# Excerpted data start
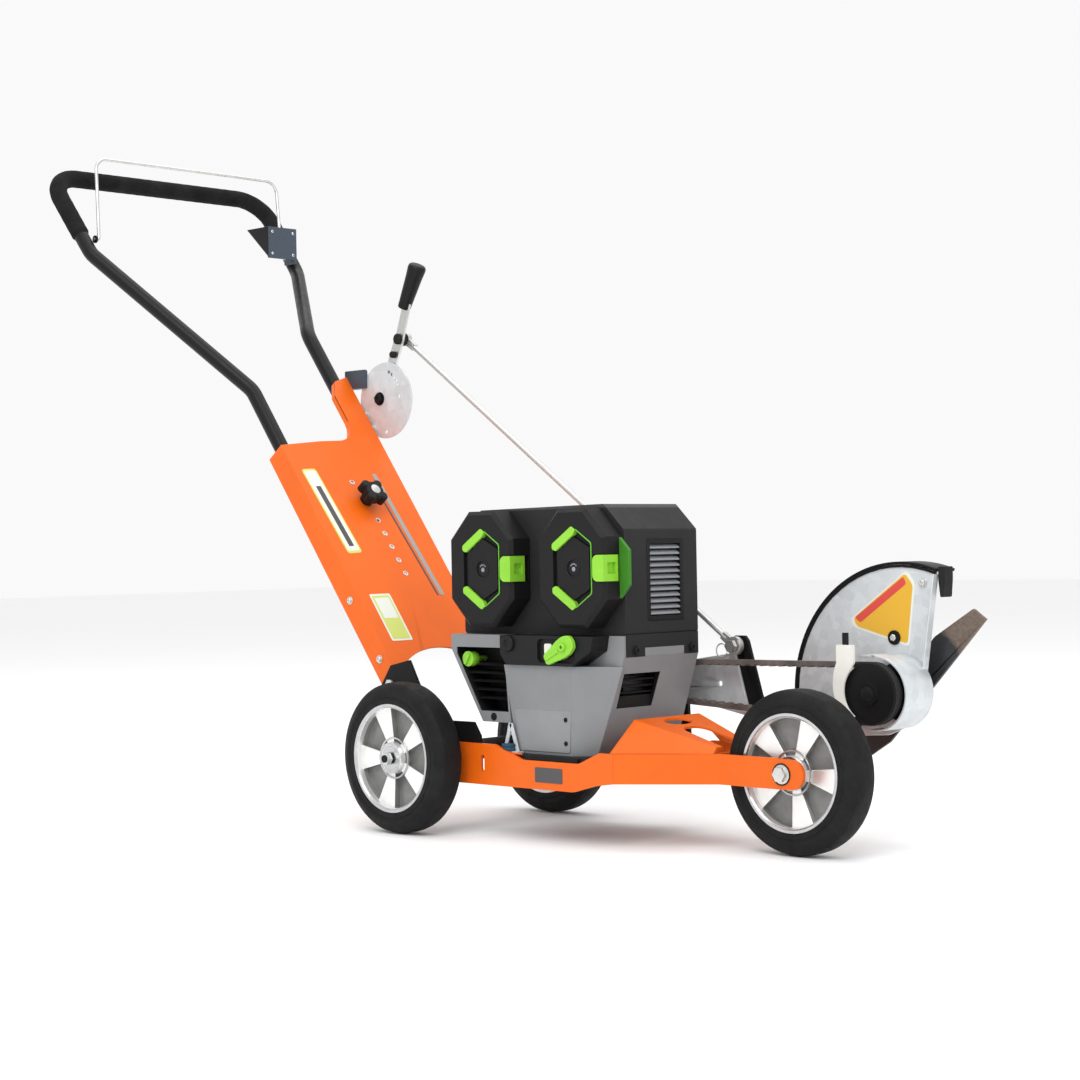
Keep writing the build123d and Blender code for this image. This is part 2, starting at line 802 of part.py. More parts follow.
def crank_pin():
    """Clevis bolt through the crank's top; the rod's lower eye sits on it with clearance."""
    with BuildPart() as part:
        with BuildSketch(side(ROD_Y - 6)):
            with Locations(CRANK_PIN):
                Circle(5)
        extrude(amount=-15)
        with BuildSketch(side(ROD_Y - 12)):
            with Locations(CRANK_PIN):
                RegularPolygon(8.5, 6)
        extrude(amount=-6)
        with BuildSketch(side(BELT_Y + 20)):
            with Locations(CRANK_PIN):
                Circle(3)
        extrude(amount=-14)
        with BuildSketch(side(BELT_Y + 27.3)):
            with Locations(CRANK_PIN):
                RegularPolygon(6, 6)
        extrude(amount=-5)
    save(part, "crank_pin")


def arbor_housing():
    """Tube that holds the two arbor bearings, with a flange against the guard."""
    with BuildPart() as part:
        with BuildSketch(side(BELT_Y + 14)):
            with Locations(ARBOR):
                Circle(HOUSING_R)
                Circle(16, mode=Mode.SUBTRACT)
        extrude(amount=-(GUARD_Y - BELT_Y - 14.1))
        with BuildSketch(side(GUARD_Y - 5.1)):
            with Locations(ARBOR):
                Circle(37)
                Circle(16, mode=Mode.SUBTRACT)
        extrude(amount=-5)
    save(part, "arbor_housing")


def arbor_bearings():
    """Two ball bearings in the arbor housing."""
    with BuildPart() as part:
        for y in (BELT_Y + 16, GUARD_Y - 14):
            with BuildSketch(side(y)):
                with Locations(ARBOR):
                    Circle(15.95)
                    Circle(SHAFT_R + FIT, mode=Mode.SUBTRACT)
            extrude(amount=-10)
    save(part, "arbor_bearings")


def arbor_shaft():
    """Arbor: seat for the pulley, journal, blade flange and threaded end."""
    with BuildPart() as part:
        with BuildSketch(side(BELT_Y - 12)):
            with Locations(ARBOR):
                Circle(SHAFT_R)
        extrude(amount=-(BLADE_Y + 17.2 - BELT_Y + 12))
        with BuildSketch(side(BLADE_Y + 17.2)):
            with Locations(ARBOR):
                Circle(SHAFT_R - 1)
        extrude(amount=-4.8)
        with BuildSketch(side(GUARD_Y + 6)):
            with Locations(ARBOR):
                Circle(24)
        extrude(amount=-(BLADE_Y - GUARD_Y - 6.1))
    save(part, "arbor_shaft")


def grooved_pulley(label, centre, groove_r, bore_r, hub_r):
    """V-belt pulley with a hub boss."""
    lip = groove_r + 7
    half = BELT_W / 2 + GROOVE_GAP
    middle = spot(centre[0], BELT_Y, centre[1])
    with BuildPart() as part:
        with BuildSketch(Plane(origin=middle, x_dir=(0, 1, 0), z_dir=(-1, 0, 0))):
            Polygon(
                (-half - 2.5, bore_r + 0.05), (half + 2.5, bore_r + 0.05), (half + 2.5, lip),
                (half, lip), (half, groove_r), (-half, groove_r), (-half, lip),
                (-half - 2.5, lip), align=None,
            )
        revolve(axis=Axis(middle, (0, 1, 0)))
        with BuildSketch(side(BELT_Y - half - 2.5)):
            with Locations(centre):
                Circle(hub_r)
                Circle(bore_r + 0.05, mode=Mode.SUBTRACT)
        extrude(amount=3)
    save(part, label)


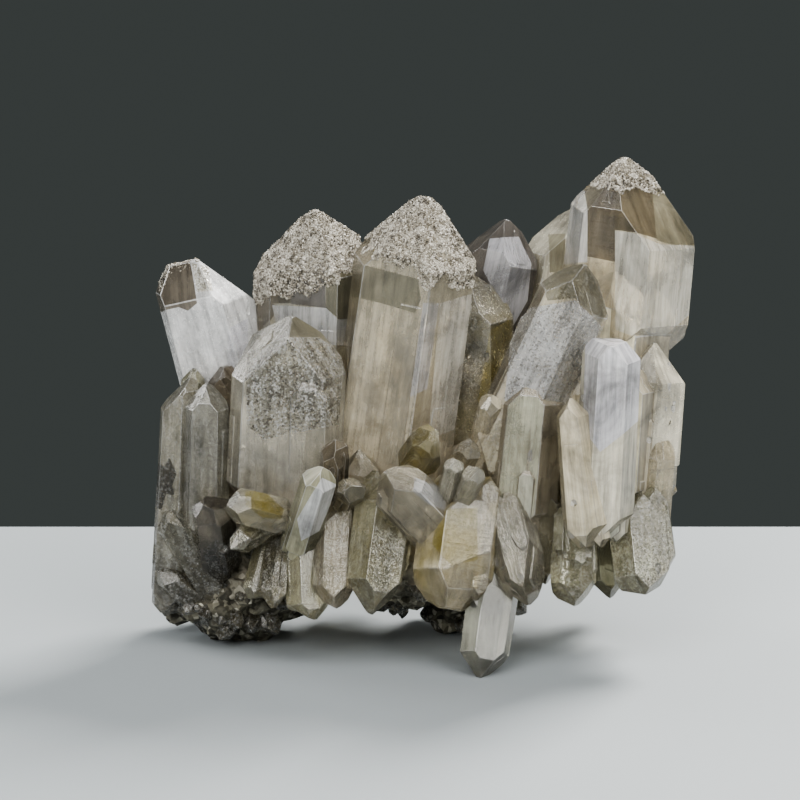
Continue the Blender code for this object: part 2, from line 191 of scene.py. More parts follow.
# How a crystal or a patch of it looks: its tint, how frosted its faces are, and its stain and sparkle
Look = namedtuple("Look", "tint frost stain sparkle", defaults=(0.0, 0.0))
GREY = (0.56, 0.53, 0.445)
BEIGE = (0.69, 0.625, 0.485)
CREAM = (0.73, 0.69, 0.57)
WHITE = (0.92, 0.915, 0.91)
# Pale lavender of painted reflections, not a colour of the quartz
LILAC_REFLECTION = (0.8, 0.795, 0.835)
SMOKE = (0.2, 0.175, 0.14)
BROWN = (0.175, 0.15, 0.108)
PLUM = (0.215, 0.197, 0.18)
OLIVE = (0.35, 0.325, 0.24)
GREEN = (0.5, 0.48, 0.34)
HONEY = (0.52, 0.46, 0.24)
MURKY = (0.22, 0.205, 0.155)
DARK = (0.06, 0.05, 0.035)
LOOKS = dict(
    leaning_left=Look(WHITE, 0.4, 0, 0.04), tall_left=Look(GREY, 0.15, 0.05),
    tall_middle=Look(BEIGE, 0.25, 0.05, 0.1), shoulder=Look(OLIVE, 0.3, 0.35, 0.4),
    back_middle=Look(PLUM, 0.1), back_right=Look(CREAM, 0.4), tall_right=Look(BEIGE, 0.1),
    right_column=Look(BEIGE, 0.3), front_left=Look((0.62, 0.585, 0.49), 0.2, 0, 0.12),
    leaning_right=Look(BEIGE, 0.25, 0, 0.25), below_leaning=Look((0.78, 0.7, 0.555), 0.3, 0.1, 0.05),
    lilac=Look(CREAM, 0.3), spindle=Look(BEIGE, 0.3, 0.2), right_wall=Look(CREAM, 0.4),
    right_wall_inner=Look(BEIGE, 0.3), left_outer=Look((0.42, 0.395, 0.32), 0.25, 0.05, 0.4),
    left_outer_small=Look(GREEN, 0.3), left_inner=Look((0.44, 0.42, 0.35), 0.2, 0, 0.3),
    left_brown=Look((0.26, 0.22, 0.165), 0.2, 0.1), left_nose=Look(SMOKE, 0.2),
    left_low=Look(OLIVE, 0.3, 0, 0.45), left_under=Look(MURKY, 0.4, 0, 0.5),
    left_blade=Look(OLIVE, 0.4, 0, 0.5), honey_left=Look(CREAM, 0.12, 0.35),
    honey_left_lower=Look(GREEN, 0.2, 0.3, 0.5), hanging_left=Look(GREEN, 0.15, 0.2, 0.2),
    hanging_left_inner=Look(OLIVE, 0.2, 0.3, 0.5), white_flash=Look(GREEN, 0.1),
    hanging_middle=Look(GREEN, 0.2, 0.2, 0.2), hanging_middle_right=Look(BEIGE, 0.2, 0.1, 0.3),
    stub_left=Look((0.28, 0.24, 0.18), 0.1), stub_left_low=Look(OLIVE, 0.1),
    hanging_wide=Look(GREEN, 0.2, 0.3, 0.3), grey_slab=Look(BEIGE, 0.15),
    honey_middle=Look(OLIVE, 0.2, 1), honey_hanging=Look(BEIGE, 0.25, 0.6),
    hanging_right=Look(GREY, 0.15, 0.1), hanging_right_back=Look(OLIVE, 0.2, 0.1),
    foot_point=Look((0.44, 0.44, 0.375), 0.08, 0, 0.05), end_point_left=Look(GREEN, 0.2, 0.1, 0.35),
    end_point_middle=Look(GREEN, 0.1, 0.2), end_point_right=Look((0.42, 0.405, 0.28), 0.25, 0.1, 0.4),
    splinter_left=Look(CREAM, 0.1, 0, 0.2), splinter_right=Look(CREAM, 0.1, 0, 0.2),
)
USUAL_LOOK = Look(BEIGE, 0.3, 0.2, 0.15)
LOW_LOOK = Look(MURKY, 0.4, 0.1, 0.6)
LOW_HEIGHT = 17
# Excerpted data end
Exercise: Collect every line with the string "this" from the records, and copy each.

Finished exercise:
Keep writing the build123d and Blender code for this image. This is part 2, starting at line 802 of part.py. More parts follow.
Continue the Blender code for this object: part 2, from line 191 of scene.py. More parts follow.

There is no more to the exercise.